Мастером преимущественно акварельного пейзажа, запечатлевшим виды Кавказа, Крыма, Бессарабии, Украины, был Михаил Матвеевич Иванов (1748—1823). Во многих его картинах пейзаж — составная часть батальных сцен. Служа в штабе Потемкина, он изображал места сражений русской армии, города, за которые только что шла битва («Штурм Измаила», 1788, ГРМ). Многое в его пейзажах связано и с местами путешествий Екатерины (Белоруссия, Новгородская губерния). Совмещение «видописи» с батальным жанром — это, по сути, старая традиция петровской гравюры.
Помимо акварели Иванов много работал в графике и оставил немало прекрасных рисованных пейзажей. Из произведений, исполненных в масляной технике, нам известны его ранние — «Доение коровы» (1772, ГРМ) и «Вид Эчмиадзина в Армении» (1790-е гг., ГРМ). С 1800 г. Иванов являлся руководителем батального класса Академии художеств, с 1804 г., после смерти Семена Щедрина, он возглавлял пейзажный класс.

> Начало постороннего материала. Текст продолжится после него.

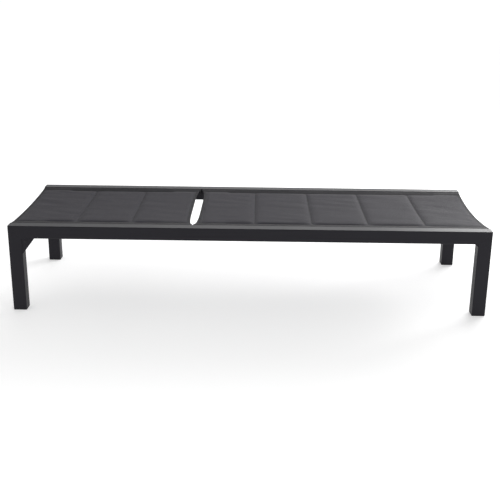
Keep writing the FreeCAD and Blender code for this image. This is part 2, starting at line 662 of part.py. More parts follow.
def prop_arm(side, sign):
    """A flat steel arm from the back's tube to the cross rod."""
    arm = new_body(f"prop_arm_{side}")
    flat = rectangle("prop_reach", "prop_height", "-prop_reach / 2")
    pad(arm, add_outline(new_sketch(arm, "XZ_Plane", "flat"), flat), "prop_thickness")
    for x in ("0", "-prop_reach"):
        eye = add_circle(new_sketch(arm, "XZ_Plane", "eye"), (x, "0"), "prop_height / 2")
        pad(arm, eye, "prop_thickness")
    pivot = add_circle(new_sketch(arm, "XZ_Plane", "pivot"), ("0", "0"), "pivot_radius + pivot_play")
    pocket(arm, pivot, "prop_thickness + over")
    rod = add_circle(new_sketch(arm, "XZ_Plane", "rod"), ("-prop_reach", "0"), "prop_bar_radius")
    pocket(arm, rod, "prop_thickness + over")
    tilt_body(arm, 2)
    place(arm, PROP_X, f"{sign} * ({ARM_OUTER} - prop_thickness / 2)", PIVOT_Z)


def prop_pivot(side, sign):
    """The shoulder bolt and washer that join an arm to the back's tube."""
    start = f"{ARM_OUTER} - prop_thickness - washer_play - head_depth"
    reach = "prop_thickness + prop_gap + washer_play + tube_width - tube_wall"
    head = ("head_radius", "head_depth")
    pin = bolt(f"prop_bolt_{side}", sign, PROP_X, PIVOT_Z, start, head, [("pivot_radius", reach)])
    keep(pin, f"prop_bolt_{side}")
    bore = "pivot_radius + pivot_play"
    name = f"prop_washer_{side}"
    washer_y = f"{ARM_OUTER} + washer_play"
    thick = "prop_gap - washer_play"
    keep(ring(name, sign, PROP_X, PIVOT_Z, washer_y, thick, "washer_radius", bore), name)


def prop_rod():
    """The cross rod between the arms, and the sleeves on its ends that drop into the racks."""
    x, z = roller_place()
    rod = cylinder("prop_rod", "prop_bar_radius", "0", f"2 * {ROLLER_OUTER}")
    turn_outward(rod, 1, x, f"-{ROLLER_OUTER}", z)
    keep(rod, "prop_rod")
    for side, sign in SIDES:
        start = f"{ROLLER_OUTER} - roller_length"
        bore = "prop_bar_radius + pivot_play"
        name = f"prop_roller_{side}"
        keep(ring(name, sign, x, z, start, "roller_length", "roller_radius", bore), name)


def rack(side, sign):
    """A plate on the rail's inner face with round notches along its top edge."""
    plate = new_body(f"rack_{side}")
    top = "-(roller_radius + rack_clear)"
    low = f"{top} - rack_height"
    corners = [("-rack_far", low), ("-rack_near", low), ("-rack_near", top), ("-rack_far", top)]
    pad(plate, add_outline(new_sketch(plate, "XZ_Plane", "plate"), corners), "rack_thickness")
    notches = new_sketch(plate, "XZ_Plane", "notches")
    for angle in NOTCH_ANGLES:
        reach = f"-2 * prop_reach * {math.cos(math.radians(angle + flat_track())):.5f}"
        add_circle(notches, (reach, top), "notch_radius")
    pocket(plate, notches, "rack_thickness + over")
    bolts = new_sketch(plate, "XZ_Plane", "bolts")
    for distance in RACK_BOLTS:
        add_circle(bolts, (f"-{distance}", f"{top} - rack_bolt_drop"), "rack_bolt_radius + thread_play")
    pocket(plate, bolts, "rack_thickness + over")
    tilt_body(plate, 1)
    place(plate, "hinge_place", f"{sign} * ({RAIL_INNER} - rack_thickness / 2)", PIVOT_Z)


def rack_bolts():
    """The screws that hold the racks to the rails."""
    bolts = []
    for _, sign in SIDES:
        for distance in RACK_BOLTS:
            x, z = rack_bolt_place(distance)
            start = f"{RAIL_INNER} - rack_thickness - rack_head_depth"
            head = ("rack_head_radius", "rack_head_depth")
            stages = [("rack_bolt_radius", "rack_thickness + thread_reach")]
            bolts.append(bolt("rack_bolt", sign, x, z, start, head, stages))
    group("rack_bolts", bolts)


def bow_at(half_span, across):
    """How far a bowed bar hangs below its ends at a place across the lounger, as text."""
    radius = bow_radius(half_span, "bar_bow")
    return f"(sqrt(({radius}) ^ 2 - ({across}) ^ 2) - {radius} + bar_bow)"


def buffers():
    """The rubber buffers on the head end's cross bar, on which the back lies when flat."""
    low = f"(height - low_bar_drop - {bow_at(RAIL_INNER, 'buffer_place')})"
    high = f"(height - high_bar_drop - bar_height - {bow_at(TUBE_INNER, 'buffer_place')})"
    studs = []
    for _, sign in SIDES:
        stud = DOC.addObject("Part::Cylinder", "buffer")
        bind(stud, Radius="buffer_radius", Height=f"{high} - {low} - buffer_clear + buffer_sink")
        place(stud, BACK_BARS["head"], f"{sign} * buffer_place", f"{low} - buffer_sink")
        studs.append(stud)
    group("rest_buffers", studs)


# ---- the whole ----


def build_frame():
    """The outer frame: rails, legs, feet, corner plates and its two cross bars."""
    for side, sign in SIDES:
        side_rail(side, sign)
        for end_name, end in (("head", -1), ("foot", 1)):
            leg(end_name, end, side, sign)
            glide(end_name, end, side, sign)
        corner_plate(f"head_gusset_{side}", -1, sign, "gusset_run", "gusset_drop")
        corner_plate(f"foot_brace_{side}", 1, sign, "brace_run", "brace_run")
    fasten_plates()
    for end_name, end in (("head", -1), ("foot", 1)):
        place_x = f"{end} * (length - leg_width) / 2"
        bowed_bar(f"{end_name}_crossbar", RAIL_INNER, place_x, "height - low_bar_drop")


def build_seat():
    """The fixed seat: tubes, cross bars, plugs, fixings, welts and sling."""
    start, end = "slot_place + tube_throat + plug_flange", "tube_end - plug_flange"
    holes = [(x, f"{TUBE_BASE} + seat_bolt_rise", "thread_radius + thread_play") for x in SEAT_BOLTS]
    for side, sign in SIDES:
        drill_tube(sling_tube(f"seat_tube_{side}", sign, start, end), start, end, holes)
        welt(f"seat_welt_{side}", sign, start, end)
    for name, x in SEAT_BARS.items():
        bowed_bar(f"seat_bar_{name}", TUBE_INNER, x, "height - high_bar_drop")
    tube_plugs("seat_tube_plugs", start, end)
    seat_fixings()
    sling("seat_sling", "slot_place + throat_half", "sling_end", "seat_sag", -1)


def build_back():
    """The back that reclines: tubes, cross bars, plugs, pivots, welts and sling."""
    start, end = "-tube_end + plug_flange", "slot_place - tube_throat - plug_flange"
    holes = [("hinge_place", PIVOT_Z, "pivot_radius + bush_wall"), (PROP_X, PIVOT_Z, "pivot_radius")]
    for side, sign in SIDES:
        drill_tube(sling_tube(f"back_tube_{side}", sign, start, end), start, end, holes)
        welt(f"back_welt_{side}", sign, start, end)
        hinge(side, sign)
    for name, x in BACK_BARS.items():
        bowed_bar(f"back_bar_{name}", TUBE_INNER, x, "height - high_bar_drop")
    tube_plugs("back_tube_plugs", start, end)
    sling("back_sling", "-sling_end", "slot_place - throat_half", "back_sag", 1)


def build_prop():
    """The prop that holds the back up, the racks that it drops into, and the buffers."""
    for side, sign in SIDES:
        prop_arm(side, sign)
        prop_pivot(side, sign)
        rack(side, sign)
    prop_rod()
    rack_bolts()
    buffers()


def check_document():
    """Stops if any object of the document failed, or a sub-part has no sound shape."""
    DOC.recompute()
    for thing in DOC.Objects:
        if {"Invalid", "Error"} & set(thing.State):
            raise RuntimeError(f"{thing.Name} ({thing.Label}) failed: {thing.State}")
    for name, thing in PARTS.items():
        if thing.Shape.isNull() or not thing.Shape.isValid() or not thing.Shape.Solids:
            raise RuntimeError(f"{name} has no sound solid")


def write_parts():
    """Writes each sub-part's shape to its own STEP file."""
    os.makedirs("parts", exist_ok=True)
    for name, thing in sorted(PARTS.items()):
        thing.Shape.exportStep(f"parts/{name}.step")


SHEET = fill_sheet()
build_frame()
build_seat()
build_back()
build_prop()
check_document()
write_parts()
print(len(PARTS), "sub-parts; prop path angle", round(flat_track(), 3))
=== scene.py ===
"""The looks of a reclining sun lounger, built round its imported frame.

Lengths are metres in the frame's own axes: +X points to the foot end, +Z up, and the origin is on the floor
under the middle. Each sling is a padded, quilted cloth that is stretched over two tubes: a class shapes it,
blows it up between its seams by cloth simulation and sews its stitches. Finishes dress those pieces and
every part of the frame.
"""

import json
import logging
import math
from dataclasses import dataclass
from enum import Enum
from typing import Iterable, Optional, Sequence

import bmesh
import bpy
import numpy as np
from mathutils import Euler, Matrix, Vector, noise
from mathutils.bvhtree import BVHTree


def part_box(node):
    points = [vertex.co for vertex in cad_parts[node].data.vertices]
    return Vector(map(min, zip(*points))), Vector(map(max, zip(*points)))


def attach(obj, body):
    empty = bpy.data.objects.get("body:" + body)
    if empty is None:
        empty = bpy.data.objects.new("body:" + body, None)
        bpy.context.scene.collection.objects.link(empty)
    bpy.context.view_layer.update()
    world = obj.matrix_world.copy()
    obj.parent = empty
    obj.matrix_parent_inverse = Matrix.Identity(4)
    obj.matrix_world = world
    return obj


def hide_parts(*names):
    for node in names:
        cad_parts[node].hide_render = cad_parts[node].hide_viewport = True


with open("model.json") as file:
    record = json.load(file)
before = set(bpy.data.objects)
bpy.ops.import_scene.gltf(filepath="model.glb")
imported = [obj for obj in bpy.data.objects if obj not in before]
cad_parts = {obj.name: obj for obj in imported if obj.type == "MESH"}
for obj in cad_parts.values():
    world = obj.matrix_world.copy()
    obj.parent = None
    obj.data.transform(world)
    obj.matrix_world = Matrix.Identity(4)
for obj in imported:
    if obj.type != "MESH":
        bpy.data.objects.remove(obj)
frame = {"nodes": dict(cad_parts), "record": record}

LOG = logging.getLogger("sun_lounger")
MM = 0.001
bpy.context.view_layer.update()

Colour = tuple[float, float, float, float]


# ---- shader helpers ----


def linear(hex_code: str) -> Colour:
    """Turns an sRGB colour into the linear values that a shader takes.

    Args:
        hex_code: six hexadecimal digits, such as "2e2d31".

    Returns:
        Red, green, blue and an alpha of 1.
    """
    parts = [int(hex_code[i : i + 2], 16) / 255 for i in (0, 2, 4)]
    bright = [p / 12.92 if p <= 0.04045 else ((p + 0.055) / 1.055) ** 2.4 for p in parts]
    return (*bright, 1.0)


def add_node(tree: bpy.types.NodeTree, kind: str, inputs: Optional[dict] = None,
             **settings) -> bpy.types.Node:
    """Adds a node, sets its properties, and fills or links its sockets.

    Args:
        tree: the node tree to add to.
        kind: the node's type, such as "ShaderNodeBump".
        inputs: a value, or another node's output, for each input by its name or number.
        **settings: the node's own properties.

    Returns:
        The new node.
    """
    node = tree.nodes.new(kind)
    for name, value in settings.items():
        setattr(node, name, value)
    for key, value in (inputs or {}).items():
        if isinstance(value, bpy.types.NodeSocket):
            tree.links.new(value, node.inputs[key])
        else:
            node.inputs[key].default_value = value
    return node


def per_mm(size: float) -> float:
    """The scale, in repeats to the metre, of a pattern whose repeat is so many millimetres."""
    return 1.0 / (size * MM)


def math_node(tree: bpy.types.NodeTree, operation: str, *values) -> bpy.types.NodeSocket:
    """Adds a sum, a product or another piece of arithmetic.

    Args:
        tree: the node tree to add to.
        operation: the node's operation, such as "MULTIPLY".
        *values: the numbers or outputs that it works on.

    Returns:
        The output that holds the result.
    """
    node = add_node(tree, "ShaderNodeMath", dict(enumerate(values)), operation=operation)
    return node.outputs[0]


def noise_node(tree: bpy.types.NodeTree, place: bpy.types.NodeSocket, size_mm: float,
               detail: float) -> bpy.types.NodeSocket:
    """Adds a noise pattern.

    Args:
        tree: the node tree to add to.
        place: the output that holds the coordinates.
        size_mm: the width of a patch.
        detail: how many finer layers it has.

    Returns:
        The output that holds the pattern.
    """
    inputs = {"Vector": place, "Scale": per_mm(size_mm), "Detail": detail}
    return add_node(tree, "ShaderNodeTexNoise", inputs).outputs["Fac"]


# ---- finishes ----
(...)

Мастером совсем другого характера пейзажа — классицистического, итальянизированного, был Федор Михайлович Матвеев (1758—1826), работавший в Италии. Это пейзаж так называемый «героический», конструктивный, строго построенный, всегда с четким делением на три плана, а 1а Пуссен или Лоррен («Вид на Даго Маджоре», 1808, ГРМ). Пейзажи Федора Матвеева всегда величественны, что не исключает их поэтичности, и всегда поражают высочайшей маэстрией, ни в чем не уступают лучшим общеевропейским образцам. Античные руины, частый их мотив — напоминание о бессмертии и величии минувшей эпохи («Вид Рима. Колизей», 1816, ГТГ). Но русская пейзажная живопись конца XVIII столетия решала уже иные проблемы — создания правдивого, глубоко прочувствованного образа национальной природы. Следует отметить, что пейзажный жанр развивался очень быстро. Пройдет совсем немного времени, и появится романтический пейзаж Максима Воробьева с его грозовым небом и лунными ночами, отражающий новые романтические веяния. В сущности, не такой большой срок отделяет и от позтичнейших пейзажей Сильвестра Щедрина с его сложно разработанной световоздушной средой. Но это уже другой век. XVIII столетие может гордиться тем, что для всех этих веяний и начинаний проложило свои пути.